Masyarakat waktu itu sudah percaya adanya kehidupan sesudah mati, yakni sebagai roh halus.  Oleh karena itu, roh nenek moyang  dipuja oleh orang yang masih hidup (animisme). Setelah masuknya pengaruh India kepercayaan terhadap roh halus tidak punah. Misalnya dapat dilihat pada fungsi candi. Fungsi candi atau kuil di India adalah sebagai tempat pemujaan. Di Indonesia, di samping sebagai tempat pemujaan, candi juga sebagai makam raja atau untuk menyimpan abu jenazah raja yang telah meninggal. Itulah sebabnya peripih tempat penyimpanan abu jenazah raja didirikan patung raja dalam bentuk mirip dewa yang dipujanya. Ini jelas merupakan perpaduan antara fungsi candi di India dengan tradisi pemakaman dan pemujaan roh nenek moyang di Indonesia. Bentuk bangunan lingga dan yoni juga merupakan tempat pemujaan terutama bagi orang-orang Hindu penganut Syiwaisme. Lingga adalah lambang Dewa Syiwa. Secara filosofis lingga dan yoni adalah lambang kesuburan dan lambang kemakmuran. Lingga lambang laki-laki dan yoni lambang perempuan.


5. Sistem Pemerintahan

Setelah datangnya pengaruh India di Kepulauan Indonesia, dikenal adanya sistem  pemerintahan  secara  sederhana.  Pemerintahan  yang  dimaksud  adalah semacam  pemerintah  di  suatu  desa  atau  daerah  tertentu.  Rakyat  mengangkat seorang  pemimpin  atau  semacam  kepala  suku.   Orang   yang  dipilih  sebagai  pemimpin biasanya orang yang sudah tua (senior), arif, dapat membimbing, memiliki kelebihan-kelebihan tertentu termasuk dalam bidang ekonomi, berwibawa, serta memiliki semacam kekuatan gaib (kesaktian). Setelah pengaruh India masuk, maka pemimpin tadi diubah menjadi raja dan wilayahnya disebut kerajaan. Hal ini secara jelas terjadi di Kutai.

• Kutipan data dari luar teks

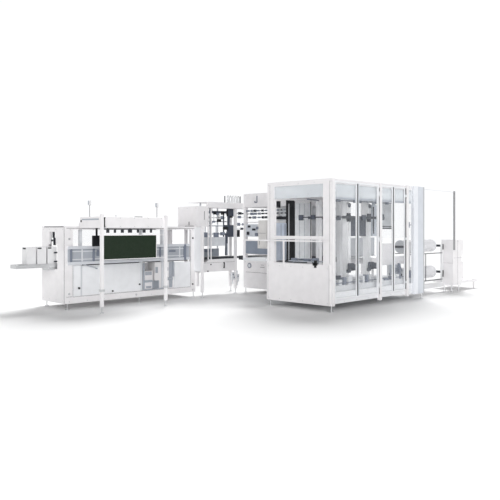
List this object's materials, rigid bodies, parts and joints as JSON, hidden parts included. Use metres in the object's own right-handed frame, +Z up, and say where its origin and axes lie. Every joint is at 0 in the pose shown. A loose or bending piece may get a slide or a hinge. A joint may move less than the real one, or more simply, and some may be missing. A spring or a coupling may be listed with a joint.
{
  "type": "stretch wrapping machine line",
  "caption": "Stretch wrapping line with a collating infeed, a transfer unit, a tall wrapping tower with hinged glass doors, a film unit and a discharge table.",
  "frame": {"origin": "on the floor, under the middle of the line's overall box", "axes": "+X along the flow of the packs from the infeed to the discharge, +Y away from the tower's doors, +Z up"},
  "size_m": [11.8, 5.24, 2.75],
  "materials": {
    "white_paint": "satin",
    "grey_paint": "satin",
    "dark_paint": "satin",
    "steel": "brushed",
    "belt": "matte",
    "dark_plastic": "matte",
    "carton": "gloss",
    "film": "gloss",
    "clear_pane": "clear",
    "dark_pane": "gloss"
  },
  "bodies": {
    "root": {"collator_beams": "white_paint", "collator_cabinet": "white_paint", "collator_columns": "grey_paint", "collator_drives": "white_paint", "collator_end_wall": "white_paint", "collator_panels": "white_paint", "collator_roof": "white_paint", "collator_stiles": "white_paint", "discharge_table": "steel", "door_hinges": "steel", "film_cabinet": "white_paint", "film_frame": "white_paint", "film_rails": "dark_paint", "film_rolls": "film", "guard_panes": "clear_pane", "guard_rail": "white_paint", "head_body": "white_paint", "head_cover": "white_paint", "head_panels": "grey_paint", "hood": "white_paint", "hood_guard_pane": "dark_pane", "hood_posts": "white_paint", "infeed_cartons": "carton", "infeed_conveyor": "steel", "levelling_feet": "steel", "operator_screen": "dark_plastic", "side_conveyor_bed": "belt", "side_conveyor_guide": "grey_paint", "side_table": "steel", "signal_masts": "steel", "tower_base_beams": "white_paint", "tower_bed": "grey_paint", "tower_carriage": "dark_paint", "tower_conveyor": "white_paint", "tower_curtain": "dark_plastic", "tower_headers": "grey_paint", "tower_inner_panels": "grey_paint", "tower_lift_columns": "white_paint", "tower_lower_panel": "white_paint", "tower_motors": "dark_paint", "tower_posts": "white_paint", "tower_rollers": "steel", "tower_roof": "white_paint", "tower_top_beams": "white_paint", "tower_window_rails": "white_paint", "transfer_belts": "belt", "transfer_body": "white_paint", "transfer_cylinders": "steel", "transfer_end_cabinet": "white_paint", "transfer_gantry": "dark_paint", "transfer_posts": "white_paint", "transfer_roof": "white_paint"},
    "door_1_leaf": {"door_1": "grey_paint", "door_1_pane": "clear_pane"},
    "door_2_leaf": {"door_2": "grey_paint", "door_2_pane": "clear_pane"},
    "door_3_leaf": {"door_3": "grey_paint", "door_3_pane": "clear_pane"},
    "door_4_leaf": {"door_4": "grey_paint", "door_4_pane": "clear_pane"}
  },
  "joints": [
    {"name": "door_1_hinge", "type": "hinge", "parent": "root", "child": "door_1_leaf", "pos_m": [-1.26, -2.61, 0.45], "axis": [0, 0, -1], "range_deg": [0, 90]},
    {"name": "door_2_hinge", "type": "hinge", "parent": "root", "child": "door_2_leaf", "pos_m": [0.38, -2.61, 0.45], "axis": [0, 0, 1], "range_deg": [0, 90]},
    {"name": "door_3_hinge", "type": "hinge", "parent": "root", "child": "door_3_leaf", "pos_m": [0.48, -2.61, 0.45], "axis": [0, 0, -1], "range_deg": [0, 90]},
    {"name": "door_4_hinge", "type": "hinge", "parent": "root", "child": "door_4_leaf", "pos_m": [1.546, -2.61, 0.45], "axis": [0, 0, 1], "range_deg": [0, 90]}
  ]
}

Salah satu bukti akulturasi dalam bidang pemerintahan, misalnya seorang raja harus berwibawa dan dipandang memiliki kekuatan gaib seperti pada pemimpin masa sebelum Hindu-Buddha. Karena  raja  memiliki  kekuatan  gaib,  maka  oleh  rakyat  raja  dipandang  dekat dengan  dewa.  Raja  kemudian  disembah,  dan  kalau  sudah  meninggal,  rohnya dipuja-puja.